The Establishment Didn’t Destroy Bernie Sanders – By William Saletan (Slate) / March 11 2020
He destroyed himself.
Tuesday was a bad day for Bernie Sanders. The Vermont senator lost decisively to former Vice President Joe Biden in Michigan, Missouri, and Mississippi. Sanders is falling behind in the delegate count, and in 25 primaries and caucuses so far, he has managed to crack 37 percent of the vote in only three, even as the field has narrowed. This low ceiling is the story of his demise. Sanders hasn’t just failed to bring millions of new voters into the process, as he promised. He has also failed, in state after state, to broaden his share of the existing Democratic electorate.
If you look back at Sanders’ share of the vote in each primary, he hasn’t actually lost ground.
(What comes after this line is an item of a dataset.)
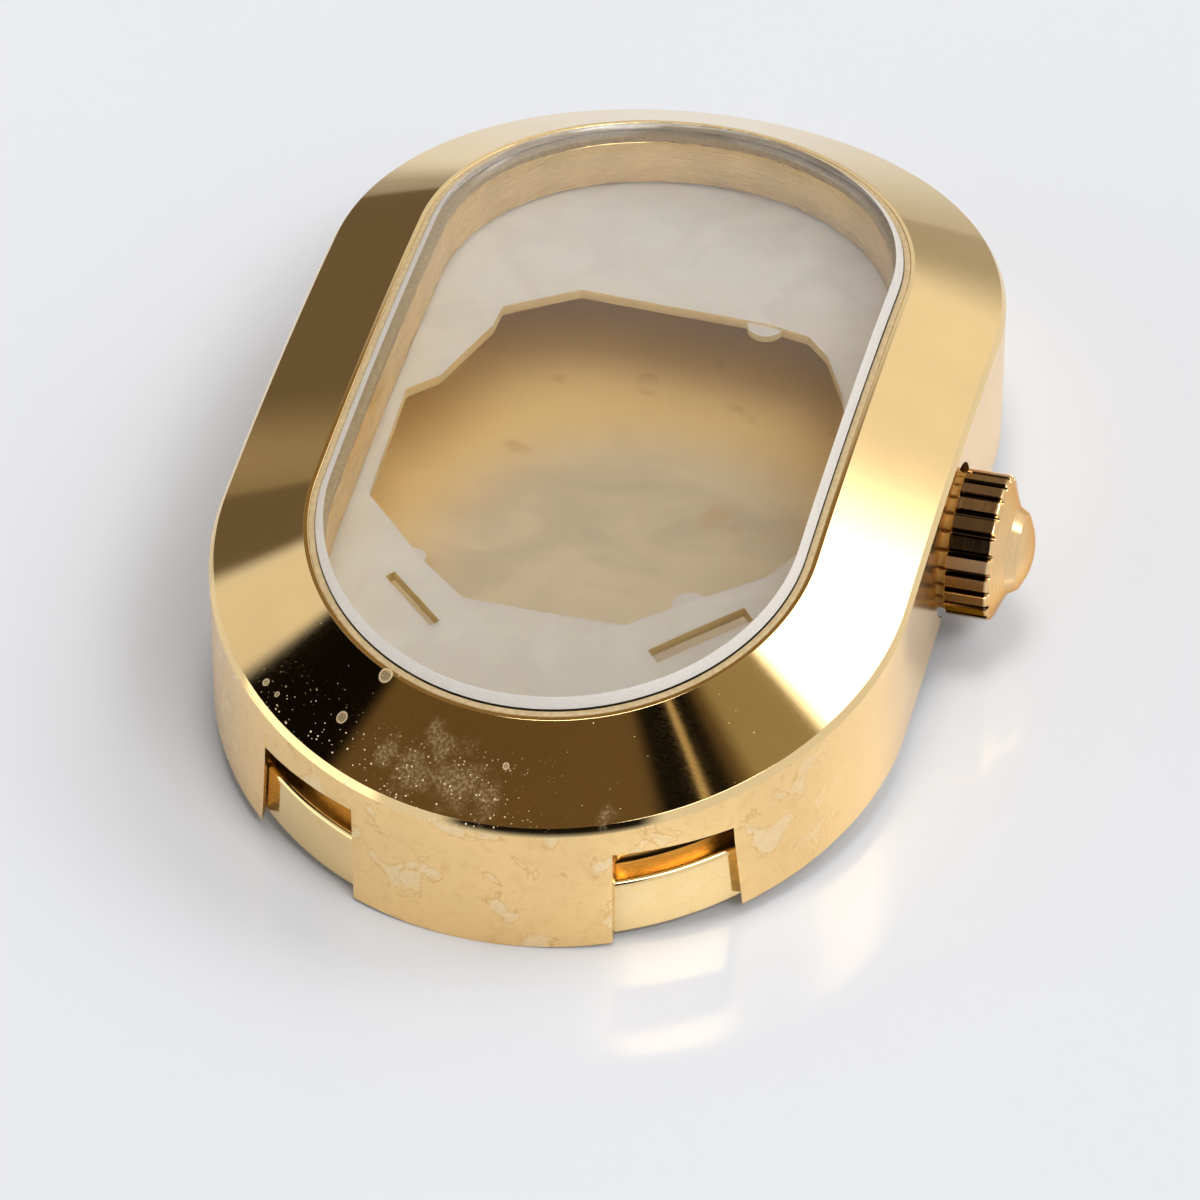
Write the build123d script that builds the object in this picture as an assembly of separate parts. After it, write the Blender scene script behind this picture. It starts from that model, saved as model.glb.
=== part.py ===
from build123d import *
import math
import os

os.makedirs("parts", exist_ok=True)

# Lengths in mm. The case lies on its back: +X is the crown side, +Y the twelve o'clock end, +Z up.
# The lowest points of the side wall, at both ends, are at Z = 0.

# Case outline: a straight-sided oval with semicircular ends, every inner outline is an inset of it.
case_half_width = 11.0
case_half_length = 17.5
cut_margin = 1.0

# Lengthwise curve of the case: the top and the back are parts of large cylinders across the case.
rim_height = 8.0
rim_curve_radius = 83.0
back_arch_height = 1.44
back_curve_radius = 106.0

# Bezel bevel and the narrow band that breaks the edge between bevel and side wall.
bevel_width = 2.96
bevel_drop = 1.37
bevel_round_width = 0.22

# Crystal seat in the rim.
rim_land_width = 0.15
gasket_wall = 0.2
gasket_foot_width = 0.35
gasket_foot_height = 0.25
crystal_proud = 0.3
crystal_thickness = 1.3
crystal_bevel = 0.25

# Inside of the case middle.
cavity_inset = 2.0
cavity_ceiling_depth = 2.9
wall_sheet = 0.3
skirt_clearance = 0.03
skirt_thickness = 0.8
skirt_height = 2.1
skirt_edge_break = 0.12
collar_clearance = 0.07
back_plate_thickness = 0.7
back_gasket_height = 0.5
back_gasket_side_gap = 0.05

# Notches and pockets for the bracelet prongs, two at each end.
notch_inner_x = 4.1
notch_width = 3.27
notch_top_height = 3.85
notch_flare = 0.3
pocket_depth = 1.25
pocket_side_reach = 0.25
pocket_corner_cut = 0.25

# Knife slot under the side wall opposite the crown.
knife_slot_length = 3.2
knife_slot_height = 0.35

# Crown recess and the key block that fills the gap of the skirt beside it.
crown_axis_height = 3.6
crown_recess_radius = 2.5
crown_recess_depth = 0.85
key_half_width = 2.7
key_side_clearance = 0.05

# Movement holder: a thin arched web with the movement's opening, on a wall that stands on the back.
# The shares place things across and along, of the holder's half width and half length.
holder_side_gap = 0.1
holder_web_thickness = 0.6
holder_wall_thickness = 0.8
holder_hole_shares = [
    (-0.32, -0.52), (0.265, -0.52), (0.42, -0.45), (0.69, -0.33), (0.785, -0.24), (0.79, 0.13),
    (0.74, 0.23), (0.635, 0.355), (0.545, 0.41), (0.395, 0.43), (-0.315, 0.445), (-0.565, 0.345),
    (-0.57, 0.28), (-0.68, 0.095), (-0.78, 0.035), (-0.765, -0.285), (-0.5, -0.44),
]
lug_shares = [(-0.54, -0.43), (0.465, -0.437), (0.375, 0.436)]
lug_radius = 0.6
lug_drop = 0.15
# Each slot also has its angle in degrees and its length as a share of the half width.
long_slot_shares = [(-0.49, -0.545, -41, 0.28), (0.525, -0.51, 43, 0.375)]
long_slot_width = 0.35
stem_channel_half_width = 0.6

# Crown, tube and stem, all about an axis along X.
crown_radius = 2.33
crown_gap = 0.1
crown_flute_length = 2.37
crown_rim_chamfer = 0.08
crown_dome_base_radius = 2.05
crown_dome_flank_radius = 1.05
crown_dome_flank_height = 0.62
crown_dome_height = 0.98
flute_count = 22
flute_side = 0.3
ring_groove_start = 0.58
ring_groove_width = 0.28
ring_groove_depth = 0.24
crown_bore_radius = 1.58
crown_bore_depth = 1.75
tube_outer_radius = 0.9
tube_bore_radius = 0.56
tube_length_share = 0.7
post_radius = 0.5
post_head_radius = 1.1
post_head_thickness = 0.35
stem_radius = 0.4
stem_inner_x = 6.6
stem_screw_depth = 0.8
stem_groove_radius = 0.28
stem_groove_start = 0.5
stem_groove_width = 0.35
crown_gasket_outer_gap = 0.08
crown_gasket_inner_gap = 0.07
crown_gasket_thickness = 0.56
washer_outer_gap = 0.03
washer_inner_gap = 0.04
washer_thickness = 0.25
washer_recess = 0.15

end_centre_offset = case_half_length - case_half_width
crown_face_x = case_half_width - crown_recess_depth
crown_inner_x = crown_face_x + crown_gap
cavity_wall_x = case_half_width - cavity_inset
crystal_inset = bevel_width + rim_land_width
skirt_outer_inset = wall_sheet + skirt_clearance
skirt_inner_inset = skirt_outer_inset + skirt_thickness
collar_outer_inset = skirt_inner_inset + collar_clearance
holder_inset = cavity_inset + holder_side_gap


def oval(inset, bottom, top):
    """Upright block whose outline is the case outline moved inwards by the inset."""
    outline = SlotCenterToCenter(2 * end_centre_offset, 2 * (case_half_width - inset), rotation=90)
    return extrude(Pos(0, 0, bottom) * outline, top - bottom)


def curve_body(height, radius):
    """Large cylinder across the case, its highest line at the given height."""
    return Pos(0, 0, height - radius) * Rot(0, 90, 0) * Cylinder(radius, 3 * case_half_width)


def below_rim(lift):
    """Everything below the curved top surface, moved up by the lift."""
    return curve_body(rim_height + lift, rim_curve_radius + lift)


def below_back(lift):
    """Everything below the curved back surface, moved up by the lift."""
    return curve_body(back_arch_height + lift, back_curve_radius + lift)


def back_layer(inset, low, high):
    """Oval layer between two surfaces that run parallel to the curved back."""
    block = oval(inset, -cut_margin, rim_height)
    return (block & below_back(high)) - below_back(low)


def on_crown_axis(shape):
    """Turn a shape made about Z so that it lies about the crown axis, Z becoming X."""
    return Pos(0, 0, crown_axis_height) * Rot(0, 90, 0) * shape


def rod(radius, start, end):
    """Round rod on the crown axis from one X to another."""
    return on_crown_axis(Pos(0, 0, (start + end) / 2) * Cylinder(radius, end - start))


def side_box(half_width, low_x, high_x, bottom, top):
    """Box on the crown side between two X and two heights, centred on the crown axis."""
    size_x = high_x - low_x
    return Pos(low_x + size_x / 2, 0, (bottom + top) / 2) * Box(size_x, 2 * half_width, top - bottom)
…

In Iowa and New Hampshire, he got a quarter of the vote. In Nevada, he got a third. In South Carolina, he got a fifth. On Super Tuesday, he stayed in the same range, drawing about a quarter of the vote in the states he lost and a third of the vote in the states he won. What hurt him was that Biden increased his share of the vote, while Sanders didn’t. As other candidates dropped out, their voters went to Biden, not Sanders. And one reason for this pattern is Sanders’ constant message of antagonism. He has cultivated enemies instead of friends. Now he’s paying the price.
For months, Sanders has talked about “taking on the Democratic establishment.” He ran on that message in Iowa and New Hampshire. Then, after becoming the front-runner, he went around the country boasting that his critics were right to fear him. At a rally in California on Feb. 17, he gloated that his enemies were “trembling” and “crying on television.” On Feb. 21, the day before he won the Nevada caucuses, he tweeted, “I’ve got news for the Republican establishment. I’ve got news for the Democratic establishment. They can’t stop us.”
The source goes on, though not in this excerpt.